Speaking at Planned Parenthood Federation of America’s national conference in Houston this past Friday, Secretary of State Hillary Rodham Clinton announced that promoting “reproductive rights” –including abortion- will be at the top of the government’s international agenda.

After being honored by Planned Parenthood with the Margaret Sanger award for her “work on behalf of women’s health and reproductive rights,” the Secretary of State said “I have to tell you that it was a great privilege when I was told that I would receive this award. I admire Margaret Sanger enormously, her courage, her tenacity, her vision.”

 

Sanger, the founder of Planned Parenthood, was openly sympathetic with to Nazi Germany’s eugenic practices and was strongly committed to preventing blacks, Hispanics and poor people from reproducing.


Praising the organization that endorsed her after during her unsuccessful bid for the 2008 Democratic presidential nomination, Clinton said that “the overarching mission of the Planned Parenthood Federation of America and the cause of reproductive freedom that you continue to advance today is as relevant in our world now as it was a hundred years ago.”

“Yet,” she continued, “we know that Margaret Sanger's work here in the United States and certainly across our globe is not done. Here at home, there are still too many women who are denied their rights because of income, because of opposition, because of attitudes that they harbor. But around the world, too many women are denied even the opportunity to know about how to plan and space their families. They're denied the power to do anything about the most intimate of decisions.”


“I want to assure you that reproductive rights and the umbrella issue of women's rights and empowerment will be a key to the foreign policy of this Administration,” she assured as the crowd applauded.


“I believe that women's rights and empowerment is an indispensible ingredient of smart power and therefore is integrated into our renewed emphasis on diplomacy and development… and I was very proud when President Obama repealed the Mexico City policy,” Clinton said, eliciting thunderous applause.


“As a result, nongovernmental organizations overseas can once again use U.S. funding to provide the full range of family planning services so that women and their families can get access to the healthcare that they need,” she said.


Clinton officially announced that the United States will once again fund family planning, including abortion as an option, through the United Nations. “We are going to fund a contribution of $50 million this fiscal year. That's a 130 percent increase over our last contribution, which was made in 2001.” “Congress has also approved the Administration's request for $545 million in bilateral assistance for family planning and reproductive health programs this year,” she informed the audience.


The Secretary of State also revealed that Obama’s policy towards dismantling and defeating al-Qaeda and their allies in Afghanistan and Pakistan will include “assisting women's development in those two countries”   because “we know that access to family planning broadens the horizons and expands the vision of women everywhere.”
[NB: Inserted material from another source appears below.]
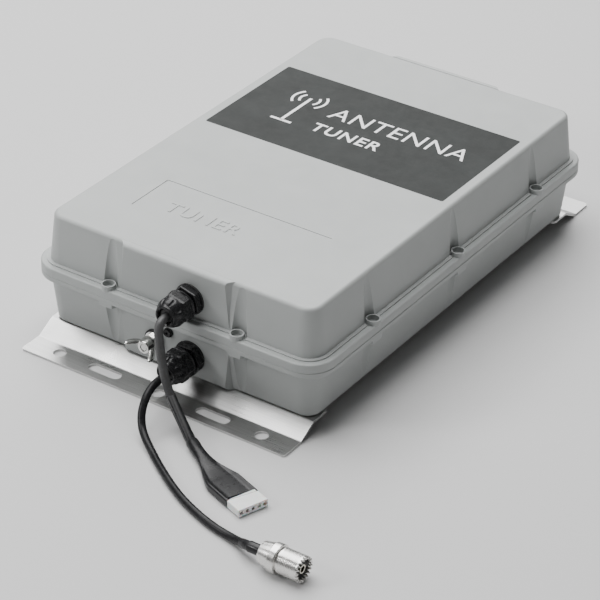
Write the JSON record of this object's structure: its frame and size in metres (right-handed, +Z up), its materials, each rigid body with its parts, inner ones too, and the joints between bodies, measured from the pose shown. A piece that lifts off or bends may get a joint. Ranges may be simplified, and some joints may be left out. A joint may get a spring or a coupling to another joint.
{
  "type": "antenna tuner",
  "caption": "Outdoor antenna tuner: a drafted two-piece grey case on two bent steel brackets, with cable glands, a ground terminal, a coax lead and a control lead.",
  "frame": {"origin": "centre of the footprint on the mounting surface, level with the underside of the bracket feet", "axes": "+Z up, the end wall with the cable glands faces -Y, the long side runs along Y"},
  "size_m": [0.2847, 0.463, 0.085],
  "materials": {
    "case_plastic": "satin light grey moulded casing",
    "label_film": "dark grey printed film",
    "soft_rubber": "black sealing rubber",
    "brass_inserts": "knurled brass",
    "stainless_sheet": "bright rolled stainless sheet",
    "stainless_screws": "stainless screws",
    "black_nylon": "black nylon, satin",
    "plated_hardware": "bright plated steel",
    "insulator_glaze": "dark glazed insulator",
    "board_laminate": "green solder mask",
    "relay_plastic": "dark blue relay covers",
    "core_powder": "red coated powdered iron",
    "enamelled_wire": "enamelled copper",
    "tinned_can": "tinned steel can",
    "chip_epoxy": "black epoxy",
    "capacitor_body": "lacquered ceramic",
    "header_plastic": "cream nylon",
    "cable_jacket": "dark grey cable jacket",
    "coax_jacket": "black cable jacket",
    "heat_shrink": "glossy black heat-shrink tube",
    "white_nylon": "white translucent nylon",
    "contact_metal": "tinned contacts",
    "jack_nickel": "nickel plated brass",
    "jack_plastic": "black insulator"
  },
  "bodies": {
    "case": {"antenna_base_nut": "plated_hardware", "antenna_gasket": "soft_rubber", "antenna_inner_nut": "plated_hardware", "antenna_insulator": "insulator_glaze", "antenna_stud": "plated_hardware", "base_case": "case_plastic", "board_header": "header_plastic", "board_screws": "stainless_screws", "bracket_inserts": "brass_inserts", "bracket_screws": "stainless_screws", "capacitors": "capacitor_body", "case_inserts": "brass_inserts", "circuit_board": "board_laminate", "coax_cable": "coax_jacket", "coax_inner_lead": "coax_jacket", "coax_sleeve": "heat_shrink", "control_chips": "chip_epoxy", "cover_gasket": "soft_rubber", "front_bracket": "stainless_sheet", "ground_base_nut": "plated_hardware", "ground_base_washer": "plated_hardware", "ground_inner_lug": "plated_hardware", "ground_inner_nut": "plated_hardware", "ground_seal_washer": "soft_rubber", "ground_stud": "plated_hardware", "jack_contact": "contact_metal", "jack_insulator": "jack_plastic", "jack_shell": "jack_nickel", "lower_gland_body": "black_nylon", "lower_gland_locknut": "black_nylon", "lower_gland_seal": "soft_rubber", "lower_gland_washer": "soft_rubber", "rear_bracket": "stainless_sheet", "relays": "relay_plastic", "shield_can": "tinned_can", "toroid_cores": "core_powder", "toroid_windings": "enamelled_wire", "vent_plug": "black_nylon"},
    "cover": {"top_cover": "case_plastic", "top_label": "label_film", "cover_screws": "stainless_screws", "upper_gland_body": "black_nylon", "upper_gland_washer": "soft_rubber", "upper_gland_locknut": "black_nylon", "upper_gland_seal": "soft_rubber", "control_inner_lead": "cable_jacket", "control_inner_plug": "header_plastic", "control_cable": "cable_jacket", "connector_boot": "heat_shrink", "connector_housing": "white_nylon", "connector_pins": "contact_metal"},
    "upper_gland_thrust": {"upper_gland_ring": "black_nylon"},
    "upper_gland_cap": {"upper_gland_cap": "black_nylon"},
    "lower_gland_thrust": {"lower_gland_ring": "black_nylon"},
    "lower_gland_cap": {"lower_gland_cap": "black_nylon"},
    "ground_clamp": {"ground_washer": "plated_hardware"},
    "ground_nut": {"ground_wing_nut": "plated_hardware"},
    "antenna_clamp": {"antenna_washer": "plated_hardware"},
    "antenna_nut": {"antenna_thumb_nut": "plated_hardware"}
  },
  "joints": [
    {"name": "cover_lift", "type": "slide", "parent": "case", "child": "cover", "axis": [0, 0, 1], "range_m": [0, 0.12]},
    {"name": "upper_gland_travel", "type": "slide", "parent": "cover", "child": "upper_gland_thrust", "axis": [0, -1, 0], "range_m": [0, 0.003]},
    {"name": "upper_gland_turn", "type": "hinge", "parent": "upper_gland_thrust", "child": "upper_gland_cap", "pos_m": [0.0122, -0.1705, 0.0649], "axis": [0, -1, 0], "range_deg": [0, 720]},
    {"name": "lower_gland_travel", "type": "slide", "parent": "case", "child": "lower_gland_thrust", "axis": [0, -1, 0], "range_m": [0, 0.003]},
    {"name": "lower_gland_turn", "type": "hinge", "parent": "lower_gland_thrust", "child": "lower_gland_cap", "pos_m": [0.0122, -0.1705, 0.0243], "axis": [0, -1, 0], "range_deg": [0, 720]},
    {"name": "ground_nut_travel", "type": "slide", "parent": "case", "child": "ground_clamp", "axis": [0, -1, 0], "range_m": [0, 0.0024]},
    {"name": "ground_nut_turn", "type": "hinge", "parent": "ground_clamp", "child": "ground_nut", "pos_m": [-0.0149, -0.1635, 0.026], "axis": [0, -1, 0], "range_deg": [0, 1080]},
    {"name": "antenna_nut_travel", "type": "slide", "parent": "case", "child": "antenna_clamp", "axis": [0, 1, 0], "range_m": [0, 0.003]},
    {"name": "antenna_nut_turn", "type": "hinge", "parent": "antenna_clamp", "child": "antenna_nut", "pos_m": [0, 0.1735, 0.025], "axis": [0, 1, 0], "range_deg": [0, 1080]}
  ],
  "couplings": [
    {"joint": "upper_gland_travel", "follows": "upper_gland_turn", "m_per_rad": 0.00023873},
    {"joint": "lower_gland_travel", "follows": "lower_gland_turn", "m_per_rad": 0.00023873},
    {"joint": "ground_nut_travel", "follows": "ground_nut_turn", "m_per_rad": 0.00012732},
    {"joint": "antenna_nut_travel", "follows": "antenna_nut_turn", "m_per_rad": 0.00015915}
  ]
}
Clinton then connected national security and political instability around the world with the need to promote family planning and abortion.


“Simply put, infant mortality is connected to a lower quality of life. And a lower quality of life is the by-product of inadequate healthcare, including inadequate family planning options.”


Moreover, Clinton claimed that Indonesia “in ten short years has moved from tyranny to democracy” because of the coexistence of “Islam, modernization, and women's rights.”


“There is a connection between the commitment to family planning and the secular democracy that Indonesia has become,” she argued.


Clinton then said that NGOs like Planned Parenthood are “one of the great exports that America has,” and said that, “at the end of the next four years, I hope that we'll be able to look around the world and see that it is more peaceful, more prosperous, more progressive, and that, in particular, women's voices will be heard at every place where important decisions are made, and that organizations like Planned Parenthood will be our partners.”


Clinton ended her speech by thanking Planned Parenthood’s leadership for its advocacy for “women's reproductive health” in deliberations about the Obama Administration’s future healthcare system.